G. Problematika Epistimologi Pendidikan Islam
            Dari dulu sampai sekarang, persoalan pendidikan pada umumnya tidak lepas dari dua hal yaitu aspek moral di satu sisi serta asapek intelektual di sisi lain. Jika aspek moral adalah bekal potensial dalam berprilaku termasuk sebagai filter terhadap tantangan dunia global, maka aspek intelektual adalah bekal positif dalam rangka hidup di tengah berbagai kompetisi yang menuntut multikompetensi.
            Ada beberapa kritik terhadap pendidikan islam yaitu :
1.      Islam sulit maju karena pendidikan islam mengedepankan aspek ukhrawi, sehingga aspek duniawi diabaikan.
2.      Islam sulit maju karena saat ini tidak sedikit pendidikan islam mulai bergaya liberal bahkan sekuler.

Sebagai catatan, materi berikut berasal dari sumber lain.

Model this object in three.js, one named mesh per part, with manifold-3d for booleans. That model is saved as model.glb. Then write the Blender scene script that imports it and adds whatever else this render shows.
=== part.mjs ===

Sehingga aspek spritualitas atau nilai transcendental mulai terabaikan.
3.      Pendidikan islam saat ini dalam tataran praktisnya sebenarnya bermasalah pada dua hal di atas, yaitu dari aspek intelektual dan moral-spiritual. Dari aspek intelektual, pendidikan islam  dengan pendidikan lainnya dan dari aspek moral pendidikan islam juga mulai kehilangan sentuhan spiritualnya.
            Bila ditinjau dari segi epistimologisnya, pendidikanb islam bias melepaskan diri dari tiga kritikan di atas. Karena gambaran tentang epistimologi pendidikan islam menunjukkan bahwa betapa idealnya pendidikan islam bila konsep epistimologis tersebut mampu diaplikasikan. Hanya saja, masalah klasik tetap saja membayangi pendidikan islam yaitu kesenjangan antara idealita dengan realita. Aspek epistimologis yang ideal tersebut berlabuh hanya di tataran teoritis  dan mentok dalam tataran praktisnya.

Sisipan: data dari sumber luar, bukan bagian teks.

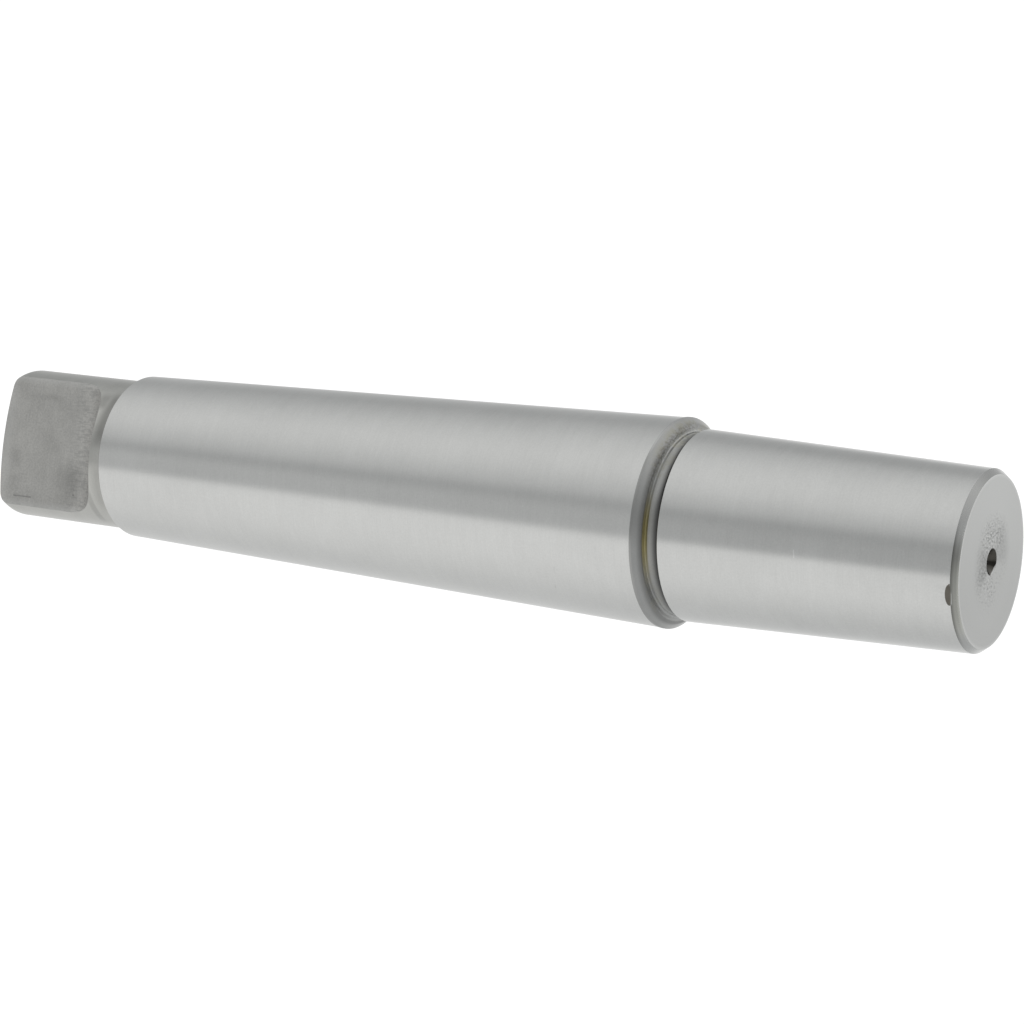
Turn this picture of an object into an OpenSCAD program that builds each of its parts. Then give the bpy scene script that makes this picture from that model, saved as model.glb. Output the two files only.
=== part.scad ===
// Drill chuck arbor, turned, milled and ground from one bar.
// It stands on its nose face at z = 0 with the tang up. The axis is Z, and the tang's
// flats face -Y and +Y. Sizes are in millimetres.

/* [Nose taper] */
// Diameter at which the nose taper would meet the plane of the nose face
nose_end_d = 26.34; // [25:0.01:28]
// Diameter that the nose taper gains in each millimetre away from the nose face
nose_rate = 0.052405; // [0.03:0.000005:0.07]
// Length from the nose face to the big end of the nose taper
nose_len = 45.65; // [30:0.05:60]
// Length along the axis of the chamfer round the nose face
nose_chamfer_len = 0.95; // [0.5:0.05:3]
// Depth of that chamfer towards the axis
nose_chamfer_depth = 0.75; // [0.3:0.05:3]

/* [Relief groove] */
// Length of the groove between the nose taper and the collar
groove_len = 2.25; // [1.5:0.05:5]
// Diameter of the groove's floor
groove_d = 27.4; // [24:0.1:28]
// Fillet radius in the floor's corner beside the nose taper
groove_fillet = 0.55; // [0.1:0.05:0.6]
// Fillet radius in the floor's corner beside the collar
wall_fillet = 0.4; // [0.1:0.05:0.6]

/* [Collar] */
// Height of the collar's land above the big end of the shank taper
collar_rise = 0.07; // [0.02:0.01:1]
// Length of the land
collar_land = 0.35; // [0.2:0.05:5]
// Size of the 45 degree chamfer from the land down to the groove
collar_chamfer = 1.15; // [0.5:0.05:1.7]
// Radius where the chamfer turns into the groove's wall
collar_round = 1; // [0.1:0.05:1]

/* [Shank taper] */
// Diameter at the big end of the shank taper
shank_big_d = 31.6; // [31:0.01:36]
// Length in which the shank taper loses one millimetre of diameter
shank_run = 19.254; // [18:0.001:30]
// Length of the shank taper
shank_len = 98.4; // [60:0.1:110]
// Size of the broken edge at the small end
shank_break = 0.35; // [0.1:0.05:0.4]

/* [Tang] */
// Diameter of the turned tang
tang_d = 24.5; // [20:0.1:25]
// Length from the small end of the shank taper to the tang's end
tang_len = 25.6; // [24:0.1:40]
// Fillet radius at the foot of the tang
tang_foot_fillet = 0.4; // [0.1:0.05:0.6]
// Thickness across the two flats
flats_w = 11.9; // [8:0.1:18]
// Length of each flat, from the tang's end to the start of the run-out
flats_len = 15.4; // [10:0.1:16.5]
// Radius of the cutter that leaves the run-out at the end of each flat
flats_cutter_r = 8; // [5:0.1:9]
// Radius of the domed end
dome_r = 57; // [30:0.5:150]
// Radius of the corner between the dome and the turned side
dome_corner_r = 1.9; // [0.5:0.1:4]

/* [Centre holes] */
// Mouth diameter of the centre hole in the nose face
nose_centre_d = 3.9; // [3:0.1:10]
// Mouth diameter of the centre hole in the tang's end
tang_centre_d = 5; // [3:0.1:8]
// Angle of both centre holes
centre_angle = 60; // [50:1:90]
// Diameter of the pilot hole behind each centre hole
pilot_d = 2; // [1:0.1:2.8]
// Depth of the pilot hole's full diameter, from the mouth
pilot_depth = 4.5; // [3:0.1:10]
// Point angle of the drill that made the pilot holes
drill_angle = 118; // [90:1:140]

/* [Nick] */
// Direction of the nick on the nose's edge, in degrees from +X
nick_angle = -114.2; // [-180:0.1:180]
// Height of the nick's middle above the nose face
nick_height = 1.1; // [0.8:0.05:3]
// Length of the nick round the edge
nick_len = 3.1; // [1:0.1:6]
// Width of the nick along the axis
nick_w = 1.1; // [0.4:0.1:3]

/* [Hidden] */
$fn = 120;
// How far a cutter reaches past the surface that it cuts
over = 1;

// Heights of the shoulders, from the nose face up
wall_z = nose_len + groove_len;
land_z = wall_z + collar_chamfer;
shank_z = land_z + collar_land;
foot_z = shank_z + shank_len;
top_z = foot_z + tang_len;

nose_face_r = nose_r(nose_chamfer_len) - nose_chamfer_depth;
land_r = shank_big_d / 2 + collar_rise;
tang_r = tang_d / 2;

// Centre of the dome, and centre of the corner circle that touches the dome and the side
dome_at = [0, top_z - dome_r];
corner_r = tang_r - dome_corner_r;
corner_at = [corner_r, dome_at[1] + sqrt(pow(dome_r - dome_corner_r, 2) - pow(corner_r, 2))];
dome_drop = dome_r - sqrt(pow(dome_r, 2) - pow(tang_r + over, 2));

function nose_r(z) = (nose_end_d + nose_rate * z) / 2;
function shank_r(z) = (shank_big_d - (z - shank_z) / shank_run) / 2;
function polar(angle, length) = length * [cos(angle), sin(angle)];

// The piece between a corner and a circle of radius r that touches both of its edges.
// The edges leave the corner in the directions from_angle and to_angle. The piece is
// taken away from a corner that stands out, and added to one that goes in.
module corner_piece(at, from_angle, to_angle, r) {
    half = (to_angle - from_angle) / 2;
    reach = r / tan(half);
    centre = at + polar(from_angle + half, r / sin(half));
    difference() {
        polygon([at, at + polar(from_angle, reach), centre, at + polar(to_angle, reach)]);
        translate(centre) circle(r);
    }
}

// Half of the arbor's section with sharp corners, radius along X and height along Y
module turned_outline() {
    polygon([
        [0, 0],
        [nose_face_r, 0],
        [nose_r(nose_chamfer_len), nose_chamfer_len],
        [nose_r(nose_len), nose_len],
        [groove_d / 2, nose_len],
        [groove_d / 2, wall_z],
        [land_r - collar_chamfer, wall_z],
        [land_r, land_z],
        [land_r, shank_z],
        [shank_big_d / 2, shank_z],
        [shank_r(foot_z - shank_break), foot_z - shank_break],
        [shank_r(foot_z) - shank_break, foot_z],
        [tang_r, foot_z],
        [tang_r, top_z],
        [0, top_z]
    ]);
}

// What turning takes off the square end of the tang: the dome and its round corner
module dome_cut() {
    outward = (corner_at - dome_at) / norm(corner_at - dome_at);
    difference() {
        translate([0, top_z - dome_drop]) square([tang_r + over, dome_drop + over]);
        translate(dome_at) circle(dome_r, $fn = 720);
    }
    difference() {
        polygon([
            corner_at,
            corner_at + (dome_corner_r + over) * outward,
            [tang_r + over, top_z + over],
            [tang_r + over, corner_at[1]]
        ]);
        translate(corner_at) circle(dome_corner_r);
    }
}

// Section of a centre hole whose mouth lies at height 0 and which runs upwards
module centre_section(mouth_d) {
    half = centre_angle / 2;
    cone_len = (mouth_d - pilot_d) / 2 / tan(half);
    polygon([
        [0, -over],
        [mouth_d / 2 + over * tan(half), -over],
        [pilot_d / 2, cone_len],
        [pilot_d / 2, pilot_depth],
        [0, pilot_depth + pilot_d / 2 / tan(drill_angle / 2)]
    ]);
}

// Half of the finished section
module turned_section() {
    difference() {
        union() {
            turned_outline();
            corner_piece([groove_d / 2, nose_len], 0, 90, groove_fillet);
            corner_piece([groove_d / 2, wall_z], -90, 0, wall_fillet);
            corner_piece([tang_r, foot_z], 0, 90, tang_foot_fillet);
        }
        corner_piece([land_r - collar_chamfer, wall_z], 45, 180, collar_round);
        dome_cut();
        centre_section(nose_centre_d);
        translate([0, top_z]) mirror([0, 1]) centre_section(tang_centre_d);
    }
}

// The room that the milling cutter sweeps beside the +Y flat, with its round run-out
module flat_cut() {
    flat_z = top_z - flats_len;
    rotate([90, 0, 90]) translate([0, 0, -tang_d]) linear_extrude(2 * tang_d) {
        translate([flats_w / 2, flat_z]) square([tang_r, flats_len + over]);
        translate([flats_w / 2 + flats_cutter_r, flat_z]) circle(flats_cutter_r);
    }
}

// The dent that a hard straight edge left, lying across the big end of the nose's chamfer
module nick() {
    surface_r = nose_r(nick_height);
    bottom_r = sqrt(pow(surface_r, 2) - pow(nick_len / 2, 2));
    depth = surface_r - bottom_r;
    edge_round = (pow(nick_w / 2, 2) + pow(depth, 2)) / (2 * depth);
    rotate(nick_angle) translate([bottom_r + edge_round, 0, nick_height])
        rotate([90, 0, 0]) cylinder(h = 2 * nick_len, r = edge_round, center = true);
}

module arbor() {
    color("silver") difference() {
        rotate_extrude() turned_section();
        flat_cut();
        mirror([0, 1, 0]) flat_cut();
        nick();
    }
}

arbor();
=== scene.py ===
import math

import bpy
from mathutils import Matrix, Vector


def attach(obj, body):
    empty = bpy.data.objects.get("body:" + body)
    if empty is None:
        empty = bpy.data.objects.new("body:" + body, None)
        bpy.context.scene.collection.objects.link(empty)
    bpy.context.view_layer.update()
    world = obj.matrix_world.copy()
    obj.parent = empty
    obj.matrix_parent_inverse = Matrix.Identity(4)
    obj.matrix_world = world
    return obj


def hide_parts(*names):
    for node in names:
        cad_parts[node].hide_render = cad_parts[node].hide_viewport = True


# Drill chuck arbor: one bar of steel, turned, milled and ground. It stands on its nose
# face at height 0 with the tang up. Its own sizes are in millimetres.

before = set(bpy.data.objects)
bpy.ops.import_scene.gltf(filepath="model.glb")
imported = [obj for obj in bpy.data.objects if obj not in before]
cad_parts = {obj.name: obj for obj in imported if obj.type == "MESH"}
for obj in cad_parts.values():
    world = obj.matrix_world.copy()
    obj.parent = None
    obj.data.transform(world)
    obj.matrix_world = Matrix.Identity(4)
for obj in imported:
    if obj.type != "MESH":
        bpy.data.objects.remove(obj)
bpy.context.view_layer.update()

MM = 0.001

# Nose taper, for the chuck
nose_end_d = 26.34
nose_rate = 0.052405
nose_len = 45.65
nose_chamfer_len = 0.95
nose_chamfer_depth = 0.75

# Relief groove
groove_len = 2.25
groove_d = 27.4
groove_fillet = 0.55
wall_fillet = 0.4

# Collar
collar_rise = 0.07
collar_land = 0.35
collar_chamfer = 1.15
collar_round = 1

# Shank taper, for the spindle
shank_big_d = 31.6
shank_run = 19.254
shank_len = 98.4
shank_break = 0.35

# Tang
tang_d = 24.5
tang_len = 25.6
tang_foot_fillet = 0.4
flats_w = 11.9
flats_len = 15.4
flats_cutter_r = 8
dome_r = 57
dome_corner_r = 1.9

# Centre holes
nose_centre_d = 3.9
tang_centre_d = 5
centre_half_angle = math.radians(30)
pilot_d = 2
pilot_depth = 4.5
drill_half_angle = math.radians(59)

# Knock on the nose's edge
nick_angle = math.radians(-114.2)
nick_height = 1.1
nick_len = 3.1
nick_w = 1.1
nick_out = Vector((math.cos(nick_angle), math.sin(nick_angle), 0))
nick_line = Vector((-math.sin(nick_angle), math.cos(nick_angle), 0))

# How finely the shape is divided: steps round the axis and along each arc, the radians of
# a small arc in one step, and the distance of the rings along a long stretch and at its ends
round_steps = 256
corner_steps = 12
dome_steps = 10
run_out_steps = 40
knock_steps = 180
arc_step = 0.25
ring_step = 2.5
edge_ring = 0.2

# How far sharp edges are stoned, how near points are merged, and up to which angle between
# two faces the edge looks smooth
stoned_edge = 0.08
weld_gap = 0.0005
smooth_angle = math.radians(32)

# Heights of the shoulders, from the nose face up
wall_z = nose_len + groove_len
land_z = wall_z + collar_chamfer
shank_z = land_z + collar_land
foot_z = shank_z + shank_len
top_z = foot_z + tang_len
flat_z = top_z - flats_len

tang_r = tang_d / 2
groove_r = groove_d / 2
land_r = shank_big_d / 2 + collar_rise
cutter_y = flats_w / 2 + flats_cutter_r
dome_z = top_z - dome_r


def nose_r(z):
    return (nose_end_d + nose_rate * z) / 2


def shank_r(z):
    return (shank_big_d - (z - shank_z) / shank_run) / 2


nose_face_r = nose_r(nose_chamfer_len) - nose_chamfer_depth


# The turned section


def rounded(before, at, after, radius):
    """The points of a small arc in place of a corner of the section."""
    here = Vector(at)
    back = (Vector(before) - here).normalized()
    ahead = (Vector(after) - here).normalized()
    half = back.angle(ahead) / 2
    centre = here + (back + ahead).normalized() * radius / math.sin(half)
    first = here + back * radius / math.tan(half) - centre
    last = here + ahead * radius / math.tan(half) - centre
    steps = max(3, round((math.pi - 2 * half) / arc_step))
    points = []
    for i in range(steps + 1):
        t = i / steps
        points.append(tuple(centre + (first * (1 - t) + last * t).normalized() * radius))
    return points


def with_rings(points):
    """The same section with rings along its long stretches, so that they shade evenly."""
    closer = [points[0]]
    for start, end in zip(points, points[1:]):
        a = Vector(start)
        b = Vector(end)
        length = (b - a).length
        if length > 4 * edge_ring:
            along = (b - a).normalized()
            inner_start = a + along * edge_ring
            inner_end = b - along * edge_ring
            parts = max(1, round((inner_end - inner_start).length / ring_step))
            for i in range(parts + 1):
                closer.append(tuple(inner_start.lerp(inner_end, i / parts)))
        closer.append(end)
    return closer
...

H. Klasifikasi Ilmu dalam Islam (Bukan Dikotomisasi)
            Dalam sejarah pemikiran pendidikan islam klasik, pengetahuan manusia ada yang bersifat perennial knowledge (ilmu ladunny) yaitu ilmu yang dianugrahkan oleh Allah kepada orang-orang    tertentu tanpa             dipelajari dan ada yang bersifat acquired knowledge (ilmu kasby) yaitu ilmu yang diberikan Allah melalui usaha manusia dalam menuntutnya berdasarkan potensi-potensi yang Allah berikan kepada manusia.

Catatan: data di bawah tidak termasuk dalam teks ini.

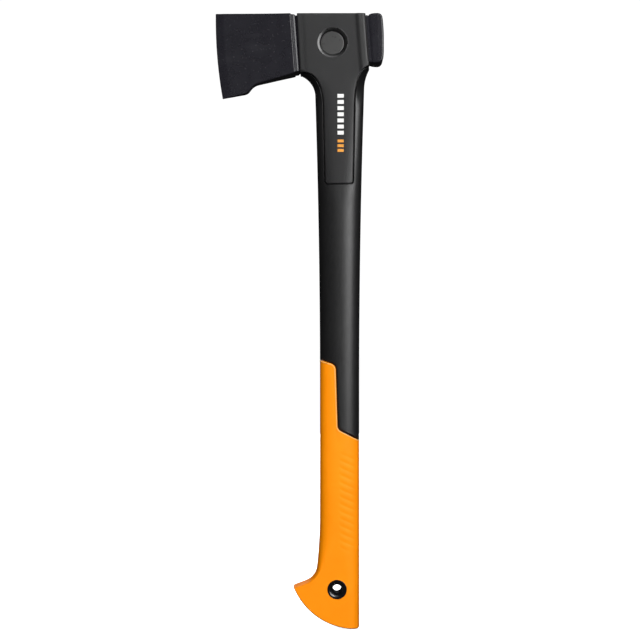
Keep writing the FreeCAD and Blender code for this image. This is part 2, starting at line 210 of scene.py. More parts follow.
def offset(points, distance):
    """The polyline moved to its left-hand side, by one distance or by one for each point."""
    ahead = np.gradient(points, axis=0)
    ahead /= np.linalg.norm(ahead, axis=1)[:, None]
    return points + np.reshape(distance, (-1, 1)) * np.stack([-ahead[:, 1], ahead[:, 0]], axis=1)


def distance_to(points, x, z):
    """Distance from each (x, z) to a polyline, and the share of its length at the nearest place."""
    start, end = points[:-1], points[1:]
    run = lengths(points)
    along = end - start
    square = (along ** 2).sum(axis=1)
    rx = x.reshape(-1, 1) - start[:, 0]
    rz = z.reshape(-1, 1) - start[:, 1]
    t = np.clip((rx * along[:, 0] + rz * along[:, 1]) / square, 0, 1)
    gap = np.hypot(rx - t * along[:, 0], rz - t * along[:, 1])
    best = gap.argmin(axis=1)
    rows = np.arange(len(best))
    share = (run[best] + t[rows, best] * (run[best + 1] - run[best])) / run[-1]
    return gap[rows, best].reshape(x.shape), share.reshape(x.shape)


def rounding(distance, radius):
    """How far a surface falls back at a distance from an edge with that radius."""
    inside = np.clip(distance, 0, radius)
    return radius - np.sqrt(np.maximum(radius ** 2 - (radius - inside) ** 2, 0))


def eased(points, radius, steps=4):
    """A profile with its inner corners rounded off."""
    points = [np.array(point, float) for point in points]
    made = [points[0]]
    for before, corner, after in zip(points, points[1:], points[2:]):
        back, ahead = before - corner, after - corner
        reach_back = min(radius, np.linalg.norm(back) * 0.45)
        reach_ahead = min(radius, np.linalg.norm(ahead) * 0.45)
        start = corner + back / np.linalg.norm(back) * reach_back
        end = corner + ahead / np.linalg.norm(ahead) * reach_ahead
        made.extend(bezier(start, corner, end, steps + 1))
    made.append(points[-1])
    return made


class Shell:
    """Collects grids of quads in millimetres and welds them into one mesh."""

    def __init__(self):
        self.points = []
        self.faces = []

    def grid(self, points, wrap_rows=False, wrap_columns=False):
        points = np.asarray(points, float)
        rows, columns = points.shape[:2]
        first = len(self.points)
        self.points.extend(points.reshape(-1, 3))
        for row in range(rows if wrap_rows else rows - 1):
            for column in range(columns if wrap_columns else columns - 1):
                next_row, next_column = (row + 1) % rows, (column + 1) % columns
                corners = [(row, column), (row, next_column), (next_row, next_column), (next_row, column)]
                self.faces.append([first + r * columns + c for r, c in corners])

    def mirrored(self, points, **wraps):
        """A grid and its mirror image across the handle's mid plane."""
        points = np.asarray(points, float)
        self.grid(points, **wraps)
        self.grid(points * np.array([1, -1, 1]), **wraps)

    def tube(self, rings):
        """Closed rings, joined in a row and closed at both ends."""
        rings = np.asarray(rings, float)
        self.grid(rings, wrap_columns=True)
        half = rings.shape[1] // 2
        for ring in (rings[0], rings[-1]):
            front = ring[:half + 1]
            back = np.concatenate([ring[:1], ring[:half - 1:-1]])
            self.grid([front, (front + back) / 2, back])

    def lathe(self, profile, centre, side):
        """A closed profile of (radius, depth) turned round an axis along Y."""
        angles = np.linspace(0, 2 * math.pi, ROUND_STEPS, endpoint=False)[:, None]
        profile = np.asarray(profile, float)
        x = centre[0] + profile[:, 0] * np.cos(angles)
        z = centre[1] + profile[:, 0] * np.sin(angles)
        y = np.broadcast_to(side * profile[:, 1], x.shape)
        self.grid(np.stack([x, y, z], axis=2), wrap_rows=True, wrap_columns=True)

    def discs(self, outline, centre, side):
        """An open outline of (radius, depth) that starts and ends on its axis along Y."""
        angles = np.linspace(0, 2 * math.pi, ROUND_STEPS, endpoint=False)
        rings = []
        for r, y in outline:
            circle = [(centre[0] + r * math.cos(a), centre[1] + r * math.sin(a)) for a in angles]
            rings.append([(x, side * y, z) for x, z in circle])
        self.grid(rings, wrap_columns=True)

    def mesh(self, name):
        """The welded mesh in metres, with its faces turned outwards."""
        mesh = bpy.data.meshes.new(name)
        mesh.from_pydata([tuple(point * MM) for point in self.points], [], self.faces)
        work = bmesh.new()
        work.from_mesh(mesh)
        bmesh.ops.remove_doubles(work, verts=work.verts, dist=0.002 * MM)
        bmesh.ops.dissolve_degenerate(work, dist=0.001 * MM, edges=work.edges)
        bmesh.ops.recalc_face_normals(work, faces=work.faces)
        work.to_mesh(mesh)
        work.free()
        return mesh

    def piece(self, name, material, slot, nodes, sharp_degrees):
        """The finished object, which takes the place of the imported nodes."""
        mesh = self.mesh(name)
        mesh.shade_smooth()
        mesh.set_sharp_from_angle(angle=math.radians(sharp_degrees))
        mesh.materials.append(material)
        piece = placed(name, mesh)
        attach(piece, "root")
        if nodes:
            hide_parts(*nodes)
        return piece


def cut_round_hole(piece, centre, radius):
    """Cuts a round hole along Y through a piece."""
    cutter = Shell()
    outline = [(0, -HOLE_REACH), (radius, -HOLE_REACH), (radius, HOLE_REACH), (0, HOLE_REACH)]
    cutter.discs(outline, centre, 1)
    tool = placed("cutter", cutter.mesh("cutter"))
    cut = piece.modifiers.new("hole", "BOOLEAN")
    cut.operation = "DIFFERENCE"
    cut.solver = "EXACT"
    cut.object = tool
    bpy.context.view_layer.update()
    evaluated = piece.evaluated_get(bpy.context.evaluated_depsgraph_get())
    shape = bpy.data.meshes.new_from_object(evaluated)
    piece.modifiers.clear()
    piece.data = shape
    bpy.data.objects.remove(tool)
    shape.set_sharp_from_angle(angle=math.radians(38))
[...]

            Jadi, epistimologi islam adalah epistimologi yang berpijak pada ayat-ayat Tuhan baik qauliyah dan kauniyah yang diperoleh melalui potensi anugrah dan inspirasi ilahi (indera, akal dan hati) yang digunakan selalu sesuai kehendak pemberinya yaitu Allah SWT.
BAB III PENUTUP

A. Kesimpulan
            Epistimologi islam adalah epistimologi yang berpijak pada ayat-ayat Tuhan baik kauliyah dan kauniyah yang diperoleh melalui potensi anugrah dan inspirasi ilahi  (indera, akal dan hati) yang digunakan selalu sesuai kehendak pemberinya yaitu Allah      SWT. Dalam aajaran islam disebut syukur nikmat. Syukur termanifestasi dalam pengabdian orang yang berakal, berindera dan berhati untuk dekat dengan Allah dan          sayang dengan sesamanya. Dari tiga potensi itulahselanjutnya bila dikembangkan, akan muncul menjadi beberapa sumber dalam ilmu pengetahuan yaitu pengalaman (indera), nalar, otoritas, intuisi, wahyu dan keyakinan.
B. Saran
1.      Mahasiswa sebaiknya dalam menempuh pendidikan berusaha untuk mengembangkan olah pikir dan daya nalar, sehingga dapat bertindak sesuai dengan ilmu yang dimiliki
2.      Para pakar dan para pemegang kendali pendidikan Islam diharapkan selalu untuk memperbaharui metode atau pendekatan dalam membangun pendidikan Islam secara menyeluruh.             
                       
                       

             






DAFTAR PUSTAKA

Iwan  Fitriani, Mohamad.2013. Fisafat Pendidikan Islam Paradigma Filosofis dalam Pendidikan Islam. Labuapi Lombok Barat : Elhikam Press Lombok.